Today, SIGAR released a full audit, conducted at the request of Senate Judiciary Committee Chairman Charles E. Grassley and then-Senator Kelly A. Ayotte, of the Task Force for Business and Stability Operations' (TFBSO) operations in Afghanistan. TFBSO, a temporary organization created by the Department of Defense (DOD), carried out economic development projects in Afghanistan from 2010 through 2014.
Key Points:
-- Congress appropriated approximately $823 million for TFBSO operations in Afghanistan.
-- From the start, TFBSO’s goals were at odds with its capabilities, and its role within the U.S. reconstruction effort was unclear.
-- More than 50% of funds obligated for TFBSO - $359.5M of $675M - were spent on indirect and support costs, not directly on projects in Afghanistan.
-- Only $70.0 million of the $316.3 million obligated on contracts directly supporting TFBSO programs (22 percent) fully met their deliverables. The remaining $246.3 million (78 percent) either partially met or failed to meet their deliverables.
-- SIGAR found that 43 of the 89 TFBSO contracts we reviewed, worth $201 million, used limited competition and sole-source contracting, increasing the government’s risk of waste. Of these 43 contracts, 7 contracts worth $35.1 million were awarded to firms employing former TFBSO staff as senior executives.
-- DOD was unable to provide reliable data showing the extent to which TFBSO projects created jobs, facilitated foreign direct investments, increased exports, or increased Afghan government revenues.

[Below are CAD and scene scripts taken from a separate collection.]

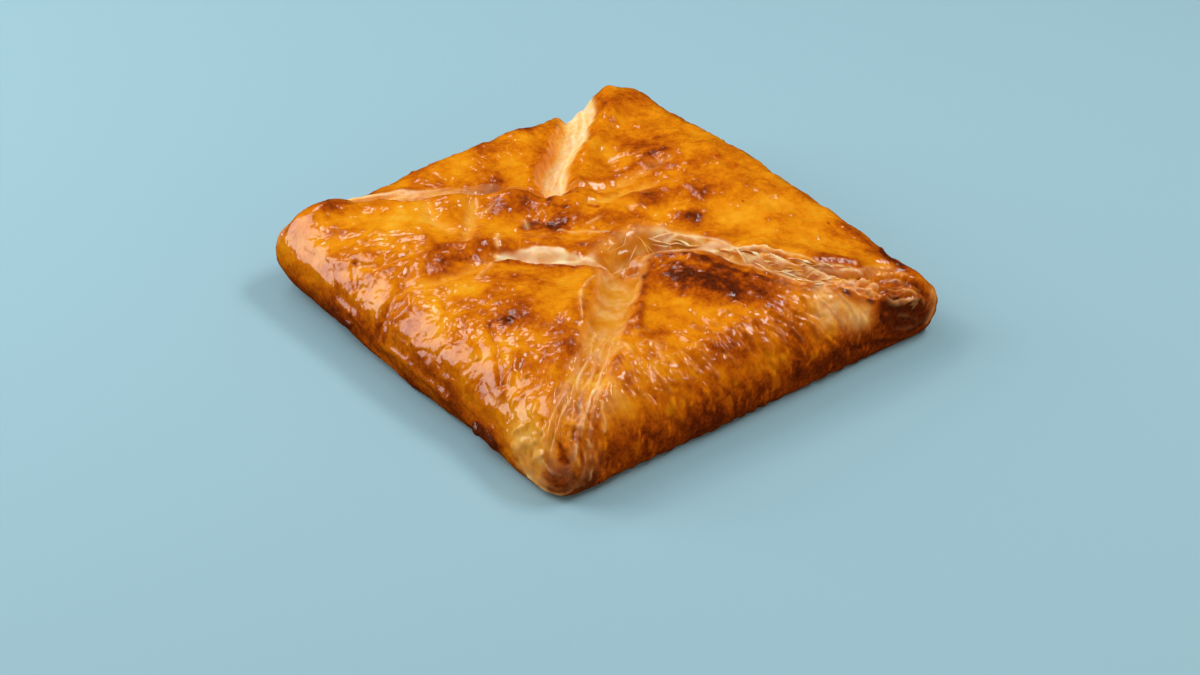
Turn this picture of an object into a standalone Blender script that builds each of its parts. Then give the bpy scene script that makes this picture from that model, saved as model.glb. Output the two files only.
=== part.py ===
"""Puff pastry khachapuri: a square of puff pastry with its four corners folded in over cheese.

The baked pastry is one solid. Its sides are four rolled folds, its top is four puffed flaps
that meet near the middle, and pale valleys part the flaps from each corner to the centre.
+X is east and +Y is north; the origin is the middle of the footprint, on the surface below.
"""

import math

import bpy
import numpy as np

MM = 0.001

# Driving sizes of the pastry, in millimetres.
REACH = {"east": 87.0, "north": 88.0, "west": 84.5, "south": 88.5}
FACING = {
    "east": 0.0, "north_east": 45.0, "north": 90.0, "north_west": 135.0,
    "west": 180.0, "south_west": 225.0, "south": 270.0, "south_east": 315.0,
}
BASE_TOP = 28.5
MIDDLE_SHIFT = (0.0, -1.0)

# How sharp the outline is at each corner.
SHARPNESS = {"north_east": 20.0, "north_west": 16.0, "south_west": 26.0, "south_east": 28.0}

# The roll of each side and corner: height of its widest line, inset of its foot, and how far
# in its rounded shoulder reaches.
ROLL = {
    "east": (14.0, 8.0, 12.0), "north_east": (16.0, 10.0, 11.0),
    "north": (13.0, 8.0, 12.0), "north_west": (14.5, 13.0, 14.0),
    "west": (12.5, 6.0, 18.0), "south_west": (8.0, 4.5, 18.0),
    "south": (12.5, 3.5, 17.0), "south_east": (11.5, 3.5, 10.0),
}

# Swells and pinches of the outline: direction, half width in degrees, amount outwards.
SWELLS = (
    (207.0, 10.0, -1.8),
    (225.0, 3.5, -1.0),
    (315.0, 3.5, 1.0),
    (297.0, 8.0, -0.5),
)

# Puffed areas of the top: centre x, y, radii along and across, turn in degrees, rise.
DOMES = (
    (-50.0, 36.0, 26.0, 20.0, 80.0, 4.0),
    (-44.0, -26.0, 24.0, 20.0, 70.0, 4.0),
    (10.0, -58.0, 34.0, 20.0, 0.0, 3.5),
    (10.0, -40.0, 13.0, 10.0, 30.0, 4.0),
    (62.0, 14.0, 46.0, 26.0, 85.0, 6.8),
    (14.0, 10.0, 22.0, 13.0, -25.0, 4.0),
    (72.0, 74.0, 18.0, 13.0, 50.0, 4.5),
    (4.0, 70.0, 34.0, 18.0, 0.0, 2.5),
    (-28.0, 46.0, 8.0, 7.0, 0.0, 3.0),
    (-9.0, 37.0, 9.0, 8.0, 0.0, 3.0),
    (6.0, 28.0, 7.0, 3.5, -15.0, 1.8),
    (33.0, 47.0, 8.0, 5.0, 20.0, 1.8),
    (33.0, -9.0, 6.0, 5.0, 0.0, 1.5),
    (22.0, 76.0, 6.0, 14.0, -20.0, 1.5),
    (82.0, -78.0, 18.0, 26.0, 0.0, -6.0),
    (-40.0, 80.0, 14.0, 12.0, 0.0, -2.5),
    (-68.0, 74.0, 12.0, 9.0, 30.0, 2.5),
)

# Valleys between the flaps, each from its corner inwards. Depth is at the start and the end.
# Left and right are the widths of the slopes beside the way in, also at the start and the
# end; flat is the share of them at the bottom; lips are the rise of the flap edges.
VALLEYS = {
    "north_west": {
        "path": ((-78, 82), (-58, 77), (-44, 67), (-36, 58), (-24, 53), (-12, 47), (-2, 39), (2, 29)),
        "depth": (3.0, 5.5), "left": (9.0, 5.0), "right": (3.0, 3.0), "flat": 0.0, "lips": (0.0, 1.5),
    },
    "north_east": {
        "path": ((55, 93), (51, 81), (41, 69), (25, 56), (13, 45), (4, 31)),
        "depth": (5.0, 7.0), "left": (13.0, 9.0), "right": (6.0, 3.0), "flat": 0.0, "lips": (3.0, 0.0),
    },
    "south_east": {
        "path": ((68, -84), (54, -82), (38, -68), (28, -51), (20, -33), (11, -20)),
        "depth": (2.0, 7.0), "left": (3.0, 3.0), "right": (12.0, 8.0), "flat": 0.25, "lips": (1.5, 2.0),
    },
    "south_west": {
        "path": ((-80, -86), (-66, -77), (-50, -65), (-34, -51), (-18, -37), (-5, -26)),
        "depth": (1.0, 3.8), "left": (7.0, 9.0), "right": (6.0, 7.0), "flat": 0.5, "lips": (1.5, 1.5),
    },
    "middle": {
        "path": ((-37, 10), (-25, -2), (-15, -13), (-6, -21), (2, -19), (11, -20)),
        "depth": (4.0, 7.0), "left": (7.0, 9.0), "right": (2.5, 2.5), "flat": 0.0, "lips": (2.2, 0.0),
    },
    "east_fold": {
        "path": ((50, 21), (30, 22), (14, 26), (6, 30)),
        "depth": (0.3, 2.2), "left": (5.0, 4.0), "right": (5.0, 4.0), "flat": 0.0, "lips": (0.0, 0.5),
    },
}
PIT = {"centre": (3.0, -17.0), "radii": (13.0, 8.0), "depth": 3.0}

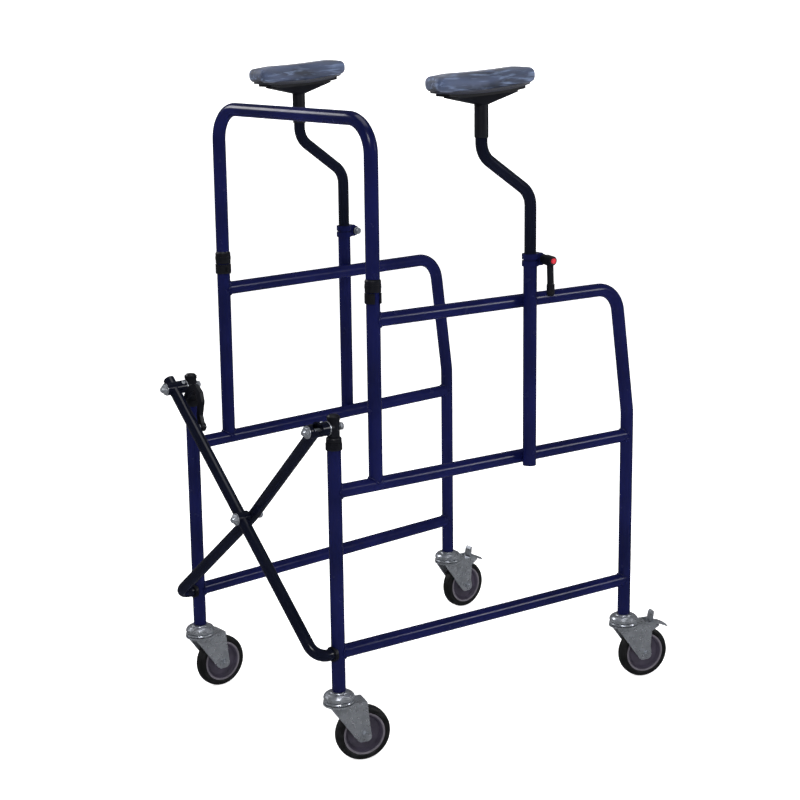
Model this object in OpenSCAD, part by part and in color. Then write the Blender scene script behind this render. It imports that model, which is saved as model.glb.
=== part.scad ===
// Folding underarm walker on four swivel casters.
// Origin: on the floor, under the centre of the walker's plan outline.
// +X is to the walker's left-hand frame, +Y is the open rear where the user walks in, +Z is up.

/* [Frame tubes] */
// outside diameter of every frame tube
tube_d = 25.4; // [22:0.1:32]
// wall thickness of the frame tubes
tube_wall = 1.6; // [1.2:0.1:2.5]
// spacing of the two front legs, centre to centre
leg_spacing = 465; // [380:5:560]
// outward turn of each side frame toward the rear, in degrees
toe = 3.6; // [0:0.1:6]
// distance from the front leg to the inner post
post_y = 88; // [70:1:120]
// distance from the front leg to the support receiver
recv_y = 422; // [350:1:480]
// distance from the front leg to the rear leg
rear_y = 691; // [600:1:760]
// how far the rear leg's top leans forward of its foot
rear_lean = 35; // [0:1:60]

/* [Heights] */
// height of the lower end of the legs, on top of the casters
leg_foot_z = 139; // [137:1:160]
// height of the front leg's upper end
leg_top_z = 594; // [540:1:600]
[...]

-- TFBSO did not document organizational priorities, such as its objectives, mission, and strategy until more than 2.5 years after it began operating in Afghanistan.
-- TFBSO did not have the time, resident expertise, or outside support it needed to do everything it set out to do.
-- TFBSO often had unrealistic expectations in project execution – failing to account for realities in operating in Afghanistan including politics, culture, weather, and security- resulting in waste.
-- Because of ill-defined contract requirements, TFBSO was often unable to hold contractors accountable for poor performance, resulting in money being wasted on contracts that had no positive outcomes.
-- TFBSO obligated $51 million to facilitate the award of between 8 and 12 large-scale mining contracts. However, TFBSO officials and contractors said they overestimated the speed at which the Ministry of Mines and Petroleum could work and underestimated the resistance they would face from other ministries. As a result, after repeated delays, the Afghan government refused to sign any of these contracts because of political concerns surrounding mining contracts.
-- TFBSO’s lack of a clear mission and strategy, as well as a poor coordination, planning, contracting, and oversight led to waste and conflicts with other U.S. agencies operating in Afghanistan.
-- TFBSO submitted a transition plan to Congress estimating that all of its projects would be completed before it ended operations in Afghanistan. Because of this, TFBSO wrote that no project needed to be transferred to State or USAID. While true in some cases, in many other cases projects were left incomplete.
-- When asked why their agencies would not be continuing any TFBSO initiatives, USAID and State officials explained that they considered some ongoing TFBSO projects to be liabilities because of safety concerns, lack of sustainable design, and other problems.
-- While TFBSO’s poor record keeping was problematic in our assessing its performance, it is clear that TFBSO was unable to accomplish its overall goals.